Getting started with Arduino – L1


In my previous post – getting started with arduino L0 we have set up the arduino board to communicate with our PC and we also uploaded a very simple sketch on the board.
Today I’ll go through the first project of the Arduino projects book. We’ll start understanding the basics of electricity, how to build a simple circuit with some basic components, and the difference between series and parallel circuit.

1.Introduction to Electricity

Electricity is a type of energy, much like heat, gravity, or light. Electrical energy flows through conductors, like wires. You can convert electrical energy into other forms of energy to do something interesting, such as turning on a light or making some noise out of a speaker.

Transducers are components that transform other forms of energy into electricity and vice versa.

Sensor – transducer that transforms other form of energy in electricity;
Actuators – transducer that transforms electricity in other forms of energy;
Circuits – closed loop of wires with a power source and a load.

2.How a circuit works

In a closed loop of wires (a circuit), the electricity given by a power supply (e.g. a battery) flows from a point of higher potential energy to a point of lower potential energy. The electricity can flow in one direction or can change. If it flows only in one direction we call it Direct Current (DC). On the contrary, if the direction of the current changes it is called Alternating Current (AC). AC current is the type of electricity that comes from a wall socket.

Current (A) – amount of electrical charge flowing past a specific point in your circuit;

Voltage (V) – difference in energy between one point and another;

Resistance (Ω)how much a component resists the flow of electrical energy.

Remember that to make a circuit working you need a complete path from the energy source to the point of least energy, otherwise it won’t work.

3.The breadboard

The breadboard is a fundamental tool to prototype electrical circuits. It is used, together with wires, to create connections and circuits without soldering. The horizontal and vertical rows of the breadboard carry electricity through thin metal connectors under the plastic with holes.
Schematic design of a breadboard

Breadboard scheme

4.How a circuit looks like

From now on, we are going to see how to assemble different circuits to create our projects. I am going to show you pictures of the assembled circuits and next to them how the schematic draw is.
Design of a simple circuit connected to the Arduino board

What a simple circuit looks like


Schematic drawing of the same simple circuit

Schematic drawing of the same circuit

5.First components

There are countless components you can use in a circuit. Here I am going to introduce you three very simple components that you will use to create your first circuit.
Led – Light Emitting Diode, this component converts electrical energy into light. These are polarized component, which means that energy can flow through them only in one direction.

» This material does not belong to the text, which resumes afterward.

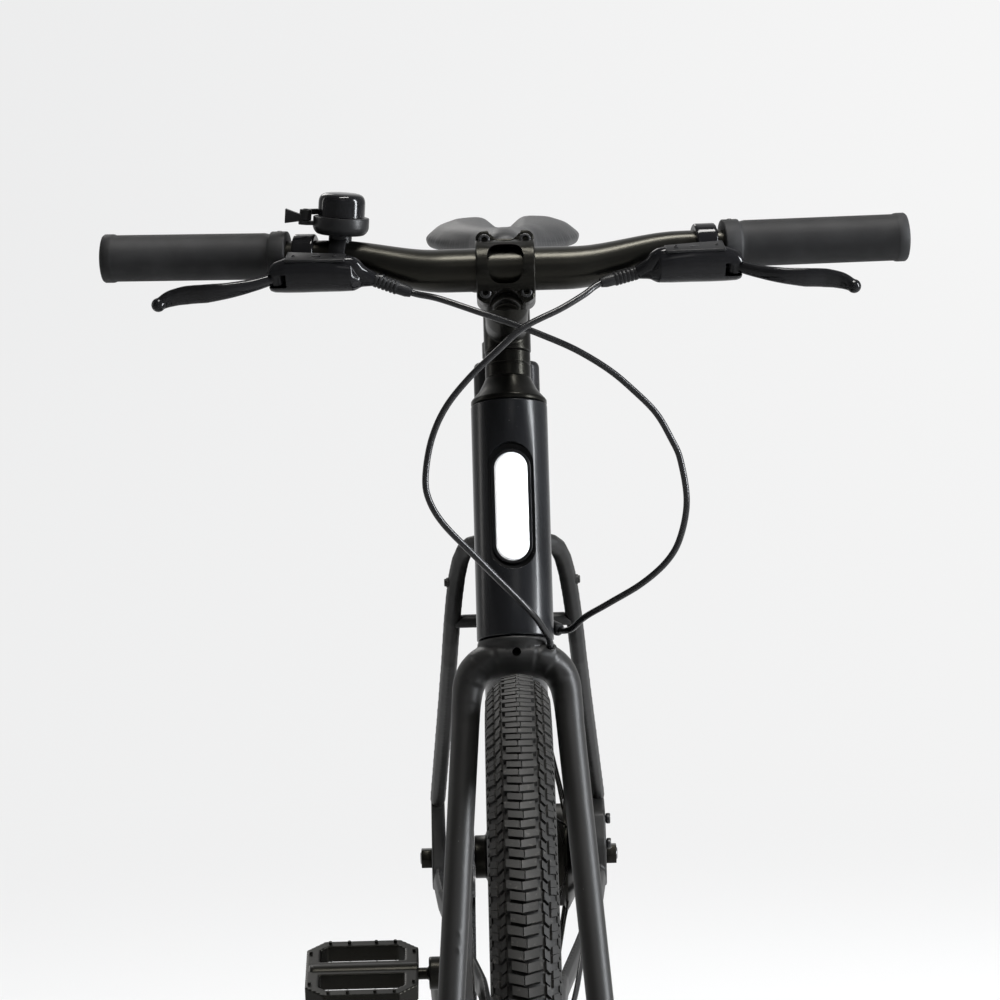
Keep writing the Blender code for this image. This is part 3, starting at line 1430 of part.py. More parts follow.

A led has two legs of different lenght: the long one (anode) will connect to the power and the short one (cathode) will connect to the ground.
Resistor – this component converts part of the electrical energy into heat. So if you put it in series with another component, the resistor will use some of the electrical energy and the other component will receive less energy as a result. This way you can supply your component with the amount of energy they need.
Switch – this component interrupts the flow of electricity , by breaking the circuit when it is open. When it is closed the circuit is completed.

6.Building your first circuit

In this project we are going to use Arduino board only as a power source: when plugged into a USB port, Arduino will provide 5 volts between its 5V pin and its ground pin.

a) First of all check that your Arduino board is not connected to a power source before starting building the circuit.

b) Then connect a red wire to the 5V pin and put the other end in one of the long bus lines in your breadboard. Then connect a black wire to the ground on Arduino and to the adjacent bus line.

c) The board have power now. Next step is to place the switch across the center of the breadboard.
d)Use a 220-ohm resistor to connect power to one side of the switch. On the other side of the switch connect the anode (long leg) of the LED. With a wire, connect the cathode (short leg) to the ground.


The circuit is ready! Now you can plug the USB cable into your Arduino board and turn the LED on and off by pressing the switch.

photo of the circuit   

By pressing the switch and closing the circuit you will see the led turning on.

You can assemble two main types of circuits:

Series circuit
– where the components come one after another;
Parallel circuit – where components run side by side.

7.Series circuit

Components in series come one after another
Since the components are in series, you need to close both the switches in order to complete the circuit.

8.Parallel circuit

Components in parallel run side by side
Now the components are in parallel, when you press either button the light turns on.

These were the basics of electricity, in the next lesson we are going to run the first program to let our Arduino control things!!!